Tuesday, January 10, 2006

The ultimate in discrimination

My friend and colleague, Rev. Bill Gaventa recently recommended a book to me and I am glad he did. It is, Hans S. Reinders' The future of the disabled in a liberal society: An ethical analysis (Notre Dame Press). I am only about half way through it, but I have thoroughly enjoyed what I have read thus far. For those of you who do not like to read philosophy, it is a bit thick, but it is definitely worth the effort. I want to provide an extended quote from page 46.

The context is the attempt to try to understand the reasons for abortion of children with disabilties in the context of "prevention" of genetic disorders.
The aim of the proposed terminology is to suggest that, in principle, we can attack the consequences of a disease from two sides: not only by combatting the disease with the diagnostic and therapeutic means that medicine provides but also by changing the social and cultural environment that makes for the cause of disability or handicap.

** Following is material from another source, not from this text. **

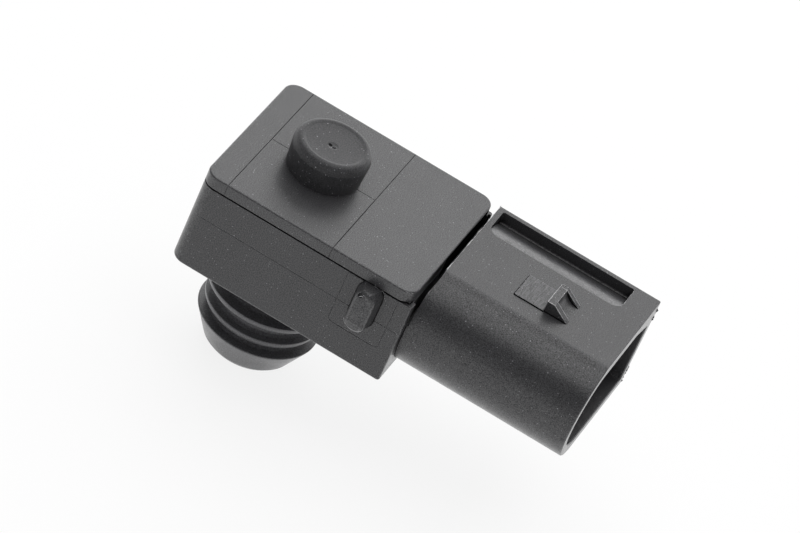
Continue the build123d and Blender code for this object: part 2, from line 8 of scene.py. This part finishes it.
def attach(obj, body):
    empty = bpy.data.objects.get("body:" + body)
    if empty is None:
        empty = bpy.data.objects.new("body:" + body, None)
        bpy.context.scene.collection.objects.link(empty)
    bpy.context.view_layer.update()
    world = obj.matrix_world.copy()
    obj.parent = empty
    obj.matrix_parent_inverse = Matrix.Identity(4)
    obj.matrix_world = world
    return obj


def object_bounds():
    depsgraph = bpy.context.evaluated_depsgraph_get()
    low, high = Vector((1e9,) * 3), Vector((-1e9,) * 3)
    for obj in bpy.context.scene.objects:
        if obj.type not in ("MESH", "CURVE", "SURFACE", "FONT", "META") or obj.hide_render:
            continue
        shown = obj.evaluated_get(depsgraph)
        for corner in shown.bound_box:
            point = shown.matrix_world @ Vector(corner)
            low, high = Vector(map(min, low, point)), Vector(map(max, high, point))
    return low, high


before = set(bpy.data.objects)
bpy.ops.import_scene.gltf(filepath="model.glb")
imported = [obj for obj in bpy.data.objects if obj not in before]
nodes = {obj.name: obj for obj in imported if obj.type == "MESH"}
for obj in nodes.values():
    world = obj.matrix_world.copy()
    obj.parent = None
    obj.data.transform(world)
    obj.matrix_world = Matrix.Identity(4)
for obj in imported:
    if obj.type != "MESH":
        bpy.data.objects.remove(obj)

The latter may be the objective of social and political reform rather than of medical intervention. The distinction between types of genetic disorders is important, then, because it generates different moral arguments. Preventing the birth of a disabled child because its life will be devalued as abnormal is surely morally different from preventing the birth of a disabled child that will suffer from serious illness. Even if in both cases their lives may be burdened by distress to similar degrees, their distress is very different in kind. Furthermore, being devalued as abnormal in our society may be seen as constituting a case of discrimination, which means that prevention in that case takes on a completely different meaning. For it can be argued, given these different meanings, that in some cases prevention is a dubious response to a social evil. At least that is what I think many people in our society will be lieve to be true. Instead of confronting the agents of discrimination, one aims at preventing its victims from being born. Consequently, people in our society may be worried about preventing disabled children for reasons of abnormality, even if at the same time they may accept that parents decide not to have a mentally disabled child in order to avoid serious suffering due to illness. If the cause of the suffering is society rather than nature, the more appropriate response would be political rather than medical. This indicates in which sense disabilities and handicaps caused by different kinds of genetic disorders may raise different sets of moral questions. (emphasis added)

Reading this, I can't help but come back to the notion of the church's protective function. We have the ability to provide succor with the potential effect of normalizing the lives and experience of persons with disability. Or by chosing to ignore or not prioritize ministry to persons with disability, we can be complicit in the discrimination which leads to practices such as abortion of such people. As Reinders states, the solution to aleviating the suffering of a significant group of persons with genetic disorders/disabilities is of a political or social nature. If the church would normalize persons with down syndrome, for example, the arguments for prevention of these lives through abortion would be harder to substantiate. We would also be all that we should be to the community, potentially having a dramatic effect on the understanding of who people with down syndrome are. People would have to say that persons with down syndrome suffer from discrimination, but only in environments outside of the Christian world. Within the Church and its agents, they are just people.